The paintings therefore have a collage-like structure, in two senses. The arrangement of objects within them can be read (in the semi-fictional world the paintings create) as a collection of disparate things from different places and times. And at the level of the artist’s process, the paintings seem to be made by combining elements with different sources—photographic, manipulated, observed, imagined—into single pictures. Against this collagist tendency, we could pit the artist’s attempt to present an internally consistent world, one that respects the tenets of empirical painting and delivers the convincing, mimetic effect of realism: to place the viewer in the here and now of the painting.
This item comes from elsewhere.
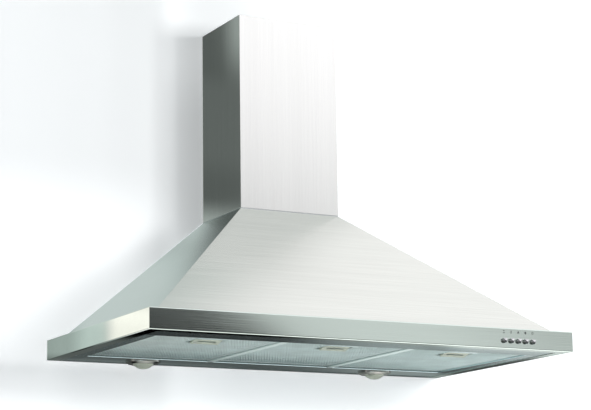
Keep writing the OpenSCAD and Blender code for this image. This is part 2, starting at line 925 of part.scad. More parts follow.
// A half disc in front of the pin with two knuckles at the given places
module flap(places) {
    edge = knuckle_r + knuckle_room;
    difference() {
        union() {
            intersection() {
                translate([0, 0, -flap_t / 2]) cylinder(h = flap_t, r = flap_r);
                box([-flap_r, -flap_r, -flap_t], [flap_r, -edge, flap_t]);
            }
            for (x = places) {
                rod_x([x - knuckle_l / 2, 0, 0], knuckle_l, knuckle_r);
                box([x - knuckle_l / 2, -edge - cut, -flap_t / 2],
                    [x + knuckle_l / 2, 0, flap_t / 2]);
            }
        }
        rod_x([-flap_r, 0, 0], 2 * flap_r, pin_r + pin_gap);
    }
}

module flap_front() {
    color(plastic) at_duct() translate([0, 0, pin_z]) flap(knuckle_places);
}

module flap_rear() {
    color(plastic) at_duct() translate([0, 0, pin_z]) rotate([0, 0, 180]) flap(knuckle_places);
}

// Chimney
module cover(half_w, depth, back, height) {
    box([-half_w, -depth, 0], [half_w, sheet - depth, height]);
    both_sides() box([half_w - sheet, -depth, 0], [half_w, -back, height]);
}

module lower_cover() {
    color(steel) at_underside() translate([0, 0, cover_z])
        cover(neck_x, neck_y, 0, lower_cover_h);
}

module upper_cover() {
    inset = sheet + nest_gap;
    color(steel) at_underside() translate([0, 0, cover_z + seat_gap])
        cover(neck_x - inset, neck_y - inset, cover_back, upper_cover_h);
}

module chimney_bracket() {
    half = neck_x - sheet;
    bottom = cover_top_z - bracket_drop - bracket_h;
    color(dull_steel) at_underside() difference() {
        union() {
            box([-half, -bracket_t, bottom], [half, 0, bottom + bracket_h]);
            both_sides() box([half - bracket_t, -bracket_ear, bottom],
                [half, 0, bottom + bracket_h]);
        }
        both_sides() rod_y([bracket_hole_w / 2, -bracket_t - cut, bottom + bracket_h / 2],
            bracket_t + 2 * cut, bracket_hole_r);
    }
}

// Electrics
module transformer() {
    core = 4;
    color(plastic) at_underside() translate([0, opening_rear / 2, tray_z + sheet]) {
        box([-transformer_w / 2, -transformer_d / 2, 0],
            [transformer_w / 2, transformer_d / 2, core]);
        box([core - transformer_w / 2, core - transformer_d / 2, core],
            [transformer_w / 2 - core, transformer_d / 2 - core, transformer_h]);
    }
}

module terminal_box() {
    left = hang_w / 2 + 3 * hang_r;
    bottom = 1.5 * rim_h;
    lid = 3;
    lip = 1;
    color(plastic) at_underside() {
        box([left, lid - sheet - terminal_d, bottom],
            [left + terminal_w, -sheet, bottom + terminal_h]);
        box([left - lip, -sheet - terminal_d, bottom - lip],
            [left + terminal_w + lip, lid - sheet - terminal_d, bottom + terminal_h + lip]);
    }
}

module cable_gland() {
    nut_t = 4;
    dome = 12;
    dome_radius = gland_thread_r + 1;
    color(plastic) at_underside() translate([gland_x, duct_y, pyramid_top_z]) difference() {
        union() {
            rotate([0, 0, 30]) translate([0, 0, -nut_t]) cylinder(h = nut_t, r = gland_r, $fn = 6);
            translate([0, 0, -nut_t]) cylinder(h = nut_t + plate_t, r = gland_thread_r);
            rotate([0, 0, 30]) translate([0, 0, plate_t]) cylinder(h = nut_t, r = gland_r, $fn = 6);
            translate([0, 0, plate_t]) cylinder(h = nut_t + dome, r = dome_radius);
        }
        translate([0, 0, -nut_t - cut]) cylinder(h = 3 * dome, r = gland_bore_r);
    }
}

rim_band();
pyramid_front();
pyramid_left();
pyramid_right();
back_panel();
front_rail();
rear_rail();
left_rail();
right_rail();
left_divider();
right_divider();
top_plate();
housing_left();
housing_right();
motor();
motor_bracket();
motor_bushes();
motor_screws();
capacitor();
impeller();
motor_shaft();
outlet_collar();
collar_screws();
blower_screws();
flap_pin();
flap_front();
flap_rear();
lower_cover();
upper_cover();
chimney_bracket();
switch_block();
button(-2);  // button_off
button(-1);  // button_speed_1
button(0);  // button_speed_2
button(1);  // button_speed_3
button(2);  // button_light
transformer();
terminal_box();
cable_gland();
lamp_housing(-1);  // lamp_housing_left
lamp_housing(1);  // lamp_housing_right
lamp_bulb(-1);  // lamp_bulb_left
lamp_bulb(1);  // lamp_bulb_right
lamp_bezel(-1);  // lamp_bezel_left
lamp_bezel(1);  // lamp_bezel_right
lamp_lens(-1);  // lamp_lens_left
lamp_lens(1);  // lamp_lens_right
filter_frame(-1);  // filter_frame_left
filter_frame(0);  // filter_frame_middle
filter_frame(1);  // filter_frame_right
filter_mesh(-1);  // filter_mesh_left
filter_mesh(0);  // filter_mesh_middle
filter_mesh(1);  // filter_mesh_right
filter_latch(-1);  // filter_latch_left
filter_latch(0);  // filter_latch_middle
filter_latch(1);  // filter_latch_right
latch_springs(-1);  // latch_springs_left
latch_springs(0);  // latch_springs_middle
latch_springs(1);  // latch_springs_right
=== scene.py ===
"""Looks of a wall-mounted pyramid range hood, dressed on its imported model.

All lengths are in metres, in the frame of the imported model: the origin is the
centre of the wall holes, +X is to the right, +Y into the wall and +Z up.
"""

import json
import logging
import math
from dataclasses import dataclass, field
from enum import Enum
from typing import Callable, Dict, List, Optional, Sequence, Tuple, Union

import bpy
from bpy.types import Material, NodeSocket, NodeTree, Object
from mathutils import Matrix, Vector

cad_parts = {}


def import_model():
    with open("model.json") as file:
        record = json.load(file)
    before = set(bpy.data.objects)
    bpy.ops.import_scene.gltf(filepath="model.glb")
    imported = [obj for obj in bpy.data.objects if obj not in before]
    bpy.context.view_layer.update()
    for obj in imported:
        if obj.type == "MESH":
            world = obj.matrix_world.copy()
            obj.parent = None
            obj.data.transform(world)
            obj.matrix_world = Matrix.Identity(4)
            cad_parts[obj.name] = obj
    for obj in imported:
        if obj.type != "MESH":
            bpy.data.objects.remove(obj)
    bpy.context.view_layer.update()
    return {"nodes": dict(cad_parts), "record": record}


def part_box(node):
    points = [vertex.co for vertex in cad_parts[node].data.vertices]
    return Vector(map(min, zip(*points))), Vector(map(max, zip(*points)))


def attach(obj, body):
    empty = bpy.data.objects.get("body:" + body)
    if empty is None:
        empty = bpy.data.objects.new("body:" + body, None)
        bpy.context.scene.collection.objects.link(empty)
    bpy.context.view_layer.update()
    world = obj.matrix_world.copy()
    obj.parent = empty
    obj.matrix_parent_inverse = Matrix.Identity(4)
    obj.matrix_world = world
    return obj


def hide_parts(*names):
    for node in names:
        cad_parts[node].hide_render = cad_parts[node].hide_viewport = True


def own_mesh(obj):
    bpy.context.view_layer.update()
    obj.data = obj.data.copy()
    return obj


LOG = logging.getLogger("range_hood")
MM = 0.001

Triple = Tuple[float, float, float]
Box = Tuple[Vector, Vector]
Patch = Tuple[Union[float, Tuple[int, float, float]], ...]
Finishes = Dict[str, Material]
EVEN: Triple = (1.0, 1.0, 1.0)
DARK: Triple = (0.02, 0.02, 0.02)
# The wall and the floor are clear to anything nearer
NEAR = 4 * MM
# Sharper edges are rounded, and flatter ones dissolved
SHARP = math.radians(35.0)
FLAT = math.radians(0.5)
# Edges that bend less look smooth, on a rolled sheet and on a plain one
SMOOTH_ROLLED = math.radians(30.0)
SMOOTH_PLAIN = math.radians(12.0)
# The filter frames' drain slots, and the depth past which the frames are painted dark, as painted
# shade in their hollows
DRAIN_INSET = 4 * MM
FRAME_DEPTH = 5.5 * MM
# Nearer points are merged, and nearer places are the same
MERGE = 1e-6
SAME = 1e-5


class Grain(Enum):
    """The way a sheet's brushing runs, as noise scales along X, Y and Z."""

    ACROSS = (5.0, 620.0, 620.0)
    DEEP = (620.0, 5.0, 620.0)
    UPRIGHT = (620.0, 620.0, 5.0)


class Side(Enum):
    """The three filter bays, each with the sign of its place along X."""

    LEFT = -1
    MIDDLE = 0
    RIGHT = 1

    @property
    def word(self) -> str:
        """The side's name in lower case."""
        return self.name.lower()


# Shader maths


def operator(operation: str, swapped: bool = False) -> Callable[["Term", "Value"], "Term"]:
    """Makes an operator of Term out of a Math node's operation.

    Args:
        operation: The Math node's operation.
        swapped: Whether the other value comes first.

    Returns:
        The method.
    """
    def method(self: "Term", other: "Value") -> "Term":
        """Joins this value with another."""
        return self.join(operation, *((other, self) if swapped else (self, other)))

    return method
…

The act of painting folds these differences into a unified representation of a time and place, which nevertheless preserves the traces of its construction.
Here, we would seem to encounter a contradiction—a naturalistic picture that reveals its own artificiality—which has been central to the discourse of the visual arts since René Magritte, and politicized since the birth of postmodernism. But I would argue that Rush’s paintings have little to do with the critique of representation. Rather, the artist seems to propose that the ambiguities created by the paintings (their parafictionality, interpretive openness, stylistic surfeit, and unstable sense of time and place) constitute something like the human condition, in the painter’s own corner of the world: being here, now, means never quite being sure where or when you are, or if you’re there at all. High on the list of feelings that the artist is exploring, in the most traditional way, is this slight feeling of unreality.